HTML tokenizer library for Haskell. Tokenizes HTML elements from bytestring.
The single Tokenizer.hs file exposes types
-- | Tokenizer errors, represents errors that can occur
data TokenizerError
= -- Encountered a character it wasn't expecting to see
Unexpected Char
| -- Encountered EOF before it was expected
UnexpectedEOF
deriving (Eq, Show)
and
-- | Represents types of Tokens we can tokenize
-- The tokenizer will produce a list of tokens
data Token
= -- Text Node
TextToken Text
| -- <a>
StartTagToken Text AttributeMap
| -- </a>
EndTagToken Text
| -- <br/>
SelfClosingTagToken Text AttributeMap
| -- <!--x-->
CommentToken Text
| -- <!DOCTYPE x>
DoctypeToken Text
deriving (Eq, Show)
where
-- | Map for attributes : Attribute Name -> Attribute Value
type AttributeMap = Map.Map Text Text
as well as one function
tokenizer :: ByteString -> Either TokenizerError [Token]
used to tokenize bytestring of HTML elements.
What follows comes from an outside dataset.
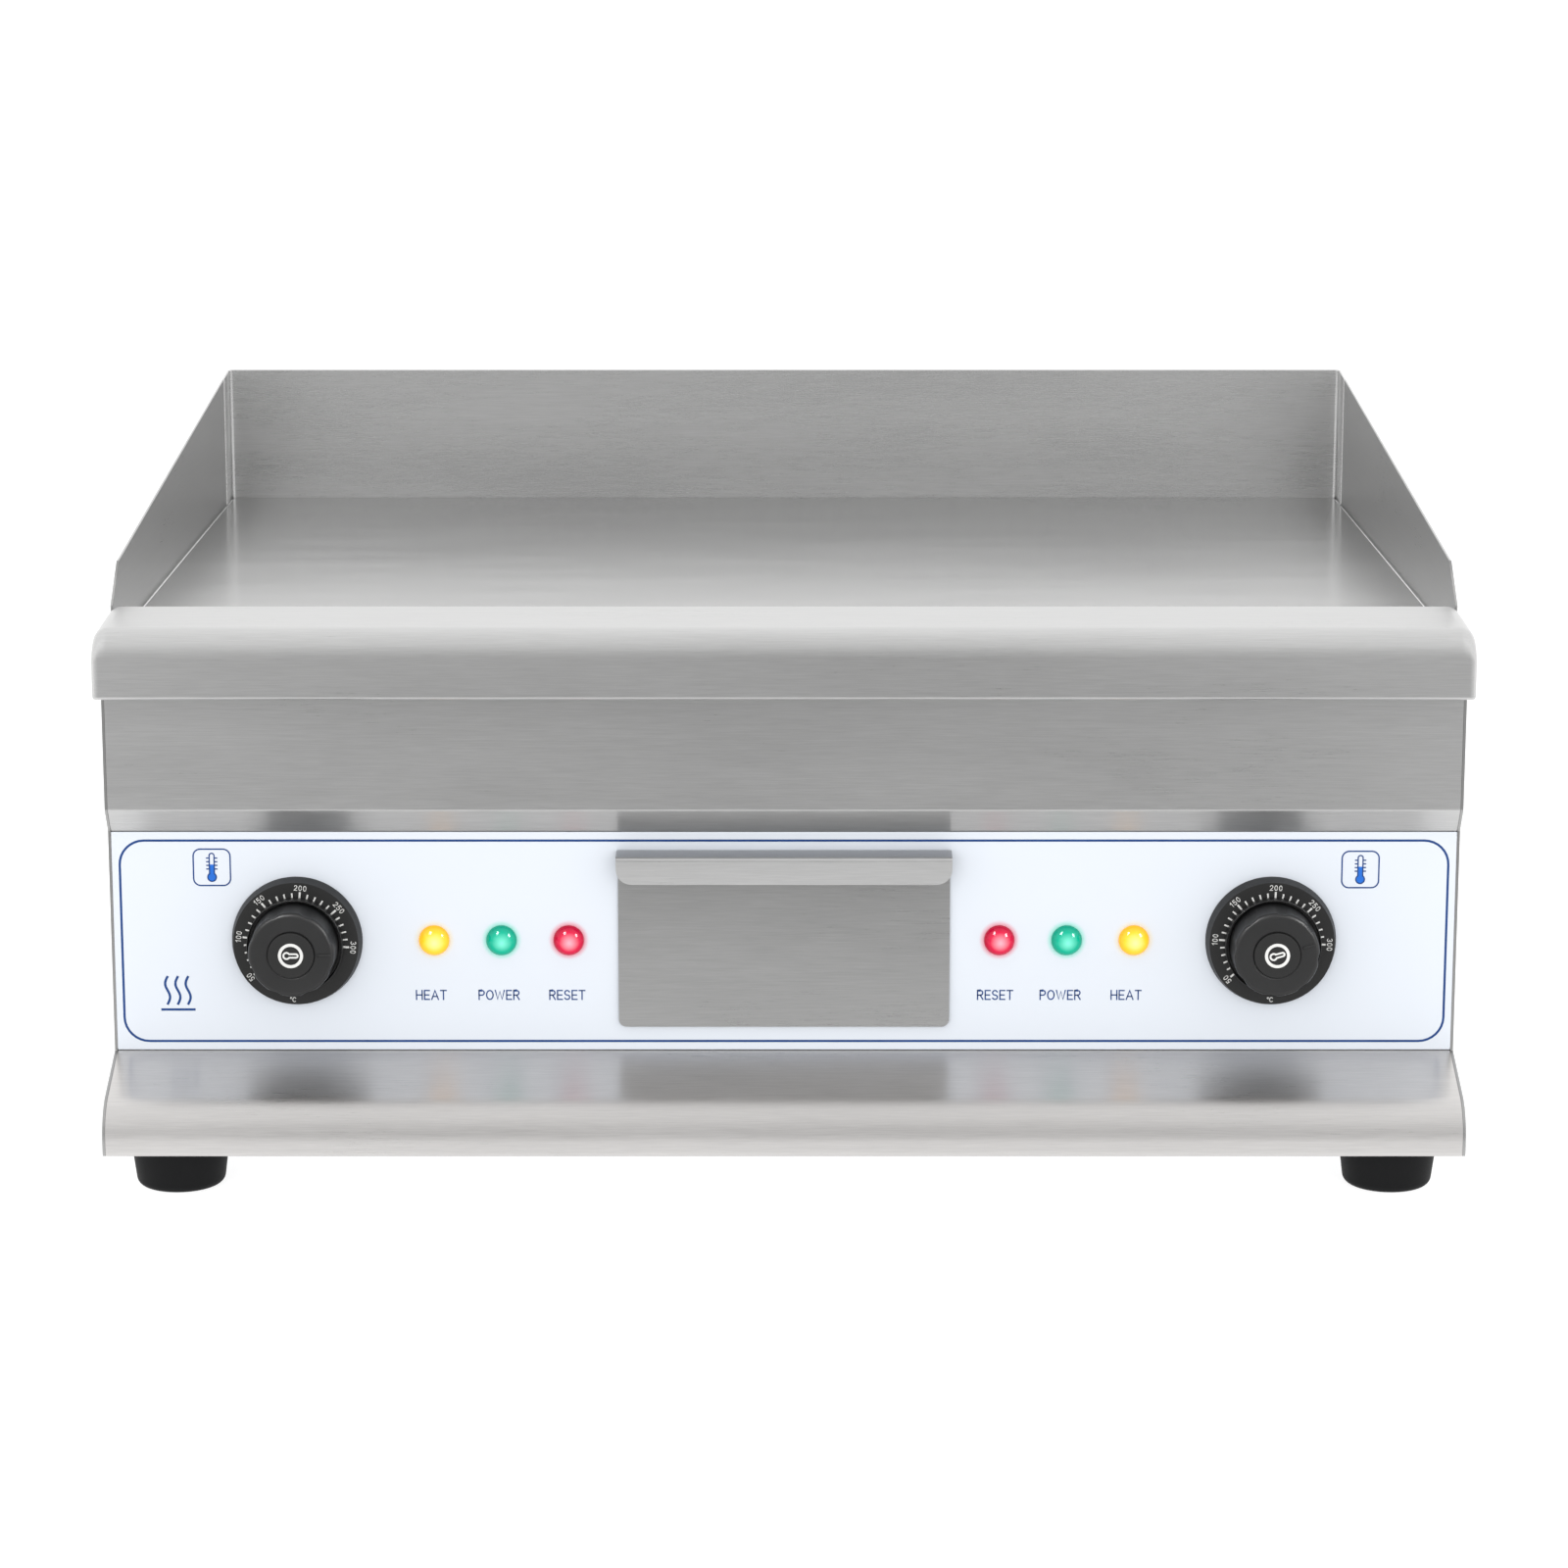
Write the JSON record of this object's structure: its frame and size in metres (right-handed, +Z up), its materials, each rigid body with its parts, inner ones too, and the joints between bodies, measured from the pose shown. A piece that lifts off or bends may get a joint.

See Example.hs for a small example of a program used to scrape the title of a website using the tokenizer.
For the tokenizer:
build-depends:
base >= 4.14 && < 5,
bytestring >= 0.10.12.0,
text >= 1.2.4.0,
containers >= 0.6.2.0
For the example:
http-conduit >= 2.3.0
For the tests:
hspec >= 2.9.0